NEW YORK (Reuters) – Upcoming U.S. economic data and deadlines for renewing some fiscal stimulus measures in July could prove key tests for an equities rebound that has wavered in recent weeks.

The benchmark S&P 500 has risen about 34% from its late March lows. But those gains have slowed in June, as investors weigh expectations of further stimulus and improving data against a resurgence in coronavirus cases in the United States.

Investors will look to a raft of U.S. data next week – including reports on employment, consumer confidence and manufacturing – for clues on whether a nascent rebound in the U.S. economy remains intact.

Improvements in some economic indicators, such as home sales, manufacturing activity and an unexpected bounce in employment data last month, have bolstered investor confidence and helped extend the rally in stocks. But others, including scant declines in jobless claims, reflect a still-tentative recovery.

“There’s some evidence that the economy is expanding, but how robust it will be is an open question,” said David Joy, chief market strategist at Ameriprise Financial (NYSE:).

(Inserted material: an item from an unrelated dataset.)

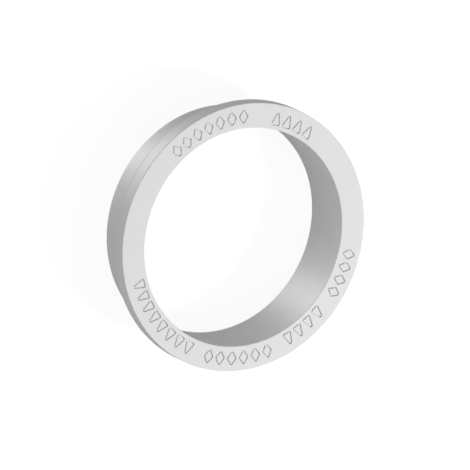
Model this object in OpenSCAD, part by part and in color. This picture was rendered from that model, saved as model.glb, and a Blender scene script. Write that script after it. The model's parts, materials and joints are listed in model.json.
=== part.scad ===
// Impeller gasket of a swimming-pool pump: one moulded ring with a flange and a sleeve.
// The impeller's eye turns in the bore. The sleeve seats in the pump's diffuser, and the
// flange's broad face looks at the strainer. +Z runs along the bore towards that face, and
// the origin is the middle of the sleeve's open end, on which the ring stands.

/* [Bore] */
// Diameter of the bore that the impeller's eye turns in
bore_d = 69.8; // [50:0.1:90]
// Length of the flared mouth where the impeller enters the bore
lead_in_l = 1.5; // [0.5:0.1:4]
// How much wider that mouth is than the bore, on the radius
lead_in_w = 0.2; // [0.1:0.05:0.8]

/* [Sleeve] */
// Thickness of the wall between the bore and the sleeve's outside
sleeve_wall = 2.8; // [2:0.1:6]
// Length of the sleeve behind the flange
sleeve_l = 13.7; // [8:0.1:30]

/* [Flange] */
// How far the flange stands out past the sleeve
flange_lip = 5.15; // [2:0.05:12]
// Thickness of the flange
flange_t = 5.8; // [3:0.1:10]

/* [Edges] */
// Radius on the rims of the broad face and on the sleeve's outer end
face_edge_r = 0.2; // [0.1:0.05:0.4]
// Length of the shallow bevel on the flange's rim behind
back_bevel_l = 1.1; // [0.4:0.1:2]
// How far that bevel leans in from the flange's rim
back_bevel_w = 0.4; // [0.2:0.05:1]
// Fillet in the corner where the sleeve leaves the flange
root_r = 0.5; // [0.2:0.05:0.8]

/* [Hidden] */
$fn = 180;
bore_r = bore_d / 2;
sleeve_r = bore_r + sleeve_wall;
flange_r = sleeve_r + flange_lip;
height = sleeve_l + flange_t;
overlap = 0.5;

// What a rounded edge takes off a square corner: the corner is at the origin and the
// material lies towards +X and +Y.
module edge_waste(r) {
  difference() {
    translate([-overlap, -overlap])
      square(r + overlap);
    translate([r, r])
      circle(r);
  }
}

// Half the section through the wall, with X as the radius and Y as the height.
module flange_section() {
  difference() {
    translate([bore_r, sleeve_l])
      square([flange_r - bore_r, flange_t]);
    // bore's rim of the broad face
    translate([bore_r, height])
      mirror([0, 1])
        edge_waste(face_edge_r);
    // outer rim of the broad face
    translate([flange_r, height])
      rotate(180)
        edge_waste(face_edge_r);
    // bevelled rim behind
    polygon([
      [flange_r - back_bevel_w * (1 + overlap / back_bevel_l), sleeve_l - overlap],
      [flange_r + overlap, sleeve_l - overlap],
      [flange_r + overlap, sleeve_l + back_bevel_l],
      [flange_r, sleeve_l + back_bevel_l]
    ]);
  }
}

module sleeve_section() {
  difference() {
    translate([bore_r, 0])
      square([sleeve_wall, sleeve_l + overlap]);
    // flared mouth of the bore
    polygon([
      [bore_r - overlap, -overlap],
      [bore_r + lead_in_w * (1 + overlap / lead_in_l), -overlap],
      [bore_r, lead_in_l],
      [bore_r - overlap, lead_in_l]
    ]);
    // outer rim of the open end
    translate([sleeve_r, 0])
      mirror([1, 0])
        edge_waste(face_edge_r);
  }
}

module root_fillet_section() {
  translate([sleeve_r, sleeve_l])
    difference() {
      translate([-overlap, -root_r])
        square([root_r + overlap, root_r + overlap]);
      translate([root_r, -root_r])
        circle(root_r);
    }
}

module impeller_gasket() {
  color("gainsboro")
    rotate_extrude()
      union() {
        flange_section();
        sleeve_section();
        root_fillet_section();
      }
}

impeller_gasket();
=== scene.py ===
# A pump impeller gasket on a pale studio floor, its broad face up, seen from above and from
# the side on which its sleeve shows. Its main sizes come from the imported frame, in metres.
import json
import math

import bpy
from mathutils import Matrix, Vector


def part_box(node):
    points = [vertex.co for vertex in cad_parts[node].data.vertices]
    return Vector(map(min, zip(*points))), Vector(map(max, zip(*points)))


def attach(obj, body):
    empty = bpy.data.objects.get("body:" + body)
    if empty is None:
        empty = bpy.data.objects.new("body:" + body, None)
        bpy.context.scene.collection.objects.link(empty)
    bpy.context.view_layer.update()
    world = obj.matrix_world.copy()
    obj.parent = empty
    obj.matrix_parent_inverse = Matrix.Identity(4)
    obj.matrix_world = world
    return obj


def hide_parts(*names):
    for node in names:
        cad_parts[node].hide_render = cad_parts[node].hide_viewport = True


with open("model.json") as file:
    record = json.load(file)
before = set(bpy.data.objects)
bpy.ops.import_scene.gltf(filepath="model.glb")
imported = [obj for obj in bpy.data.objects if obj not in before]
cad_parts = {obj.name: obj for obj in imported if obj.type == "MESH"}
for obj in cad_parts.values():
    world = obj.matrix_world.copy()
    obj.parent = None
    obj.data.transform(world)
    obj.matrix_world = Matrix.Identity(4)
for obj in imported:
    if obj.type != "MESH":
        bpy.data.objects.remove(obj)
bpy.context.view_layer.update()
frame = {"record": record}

# The ring's body: a flange, a sleeve behind it and a bore right through, injection moulded in
# one shot from polyethylene. The mould parts at the flange's rims, so most edges are nearly
# square. The rim behind has a shallow bevel, and the bore flares a little at the open end.
MM = 0.001
MOUTH_FLARE = 0.2 * MM
BEVEL_LENGTH = 1.1 * MM
BEVEL_INSET = 0.4 * MM
mounts = {m["name"]: m for m in frame["record"]["mounts"]}
bore_wall = mounts["eye_bore"]
low_corner, high_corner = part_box("impeller_gasket")
BODY_SIZES = {
    "Bore Radius": bore_wall["dims"]["r_mm"] * MM,
    "Mouth Radius": bore_wall["dims"]["r_mm"] * MM + MOUTH_FLARE,
    "Sleeve Radius": mounts["sleeve"]["dims"]["r_mm"] * MM,
    "Bevel Radius": high_corner.x - BEVEL_INSET,
    "Flange Radius": high_corner.x,
    "Open End": low_corner.z,
    "Mouth Depth": bore_wall["pos_m"][2] - bore_wall["dims"]["length_mm"] / 2 * MM,
    "Shoulder Height": mounts["shoulder"]["pos_m"][2],
    "Bevel Height": mounts["shoulder"]["pos_m"][2] + BEVEL_LENGTH,
    "Face Height": high_corner.z,
    "Square Edge": 0.0,
    "Fine Edge": 0.2 * MM,
    "Root Fillet": 0.5 * MM,
    "Edge Guard": 0.12 * MM,
}
BODY_COUNTS = {"Edge Steps": 6, "Sweep Steps": 360}


def node(tree, kind, inputs=(), **settings):
    """Adds a node with its settings, and feeds its inputs with values or with other nodes."""
    made = tree.nodes.new(kind)
    for name, value in settings.items():
        setattr(made, name, value)
    for key, value in dict(inputs).items():
        for source in value if isinstance(value, list) else [value]:
            if isinstance(source, bpy.types.Node):
                source = source.outputs[0]
            if isinstance(source, bpy.types.NodeSocket):
                tree.links.new(source, made.inputs[key])
            else:
                made.inputs[key].default_value = source
    return made


def new_tree(name, sizes, counts=()):
    """A geometry tree with a named input for each size and count, and the sockets they give."""
    tree = bpy.data.node_groups.new(name, "GeometryNodeTree")
    for size in sizes:
        tree.interface.new_socket(size, in_out="INPUT", socket_type="NodeSocketFloat")
    for count in counts:
        tree.interface.new_socket(count, in_out="INPUT", socket_type="NodeSocketInt")
    tree.interface.new_socket("Geometry", in_out="OUTPUT", socket_type="NodeSocketGeometry")
    return tree, tree.nodes.new("NodeGroupInput").outputs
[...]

Market participants are also looking for clues on whether lawmakers are likely to push through more fiscal stimulus measures in coming weeks.

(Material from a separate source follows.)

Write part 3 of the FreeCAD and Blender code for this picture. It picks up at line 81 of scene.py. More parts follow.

The House of Representatives passed another $3 trillion aid bill in May, but the Republican-controlled Senate has not taken up the House package and lawmakers are not expected to move toward another coronavirus bill until sometime in July.

One component of Congress’ fiscal aid, a $600 per week supplement to unemployment insurance payments, is set to expire at the end of July.

Michael Wilson, chief U.S. equity strategist at Morgan Stanley (NYSE:), said that bill is critical to the bank’s thesis for a “V”-shaped U.S. economic recovery.

“Our outlook for the economy is probably going to have to change” without further stimulus, he said.

The looming deadline has added to a cluster of worries that have limited stocks’ gains this month. U.S. stocks tumbled this week, including a more than 2% drop on Friday, in response to a resurgence in the number of cases of COVID-19, the disease caused by the novel coronavirus.

Even with that recent pullback, stock valuations, as measured by forward price-to-earnings ratios, are near their highest level since the 2000 dot-com boom.

Other sources of worry include a potential flare-up in U.S.- China trade tensions and political uncertainty stemming from the Nov. 3 presidential election.

Some investors have already begun preparing for a potential market downturn by lightening their stock positions.

Oliver Pursche, president of Bronson Meadows Capital Management, said he recently sold shares of some tech-related companies, such as Amazon.com Inc (NASDAQ:)., in order to raise his cash allocation. Likewise, Richard Grasfeder, senior portfolio manager at Boston Private, has moved to a slight underweight position in U.S. equities.

In Grasfeder’s view, it could take longer than expected to see the impact of additional stimulus in economic data and corporate earnings.

“It’s going to take a while for those funds to flow through the economy,” he said.

Nonetheless, many on Wall Street remain confident that further aid will pass, given the presidential and congressional elections this November, and that will help prop up investor sentiment.

“My suspicion is it will happen before the July expiration,” said Ameriprise’s Joy. “You wouldn’t want to alienate your constituents unnecessarily.”

At the same time, some investors believe expectations that the Federal Reserve is ready to step in with further monetary support should the economy begin to falter will limit the downside in stocks and other risk assets.

Still, expectations for future market gyrations, as reflected by the Cboe Volatility Index, have remained elevated. Some volatility watchers believe markets could be choppier than usual this summer as investors await the passage of further stimulus and additional signs of economic recovery.

“It’s going to end up being a more volatile summer than traditionally is priced into the market,” said Amy Wu Silverman, equity derivatives strategist at RBC Capital Markets.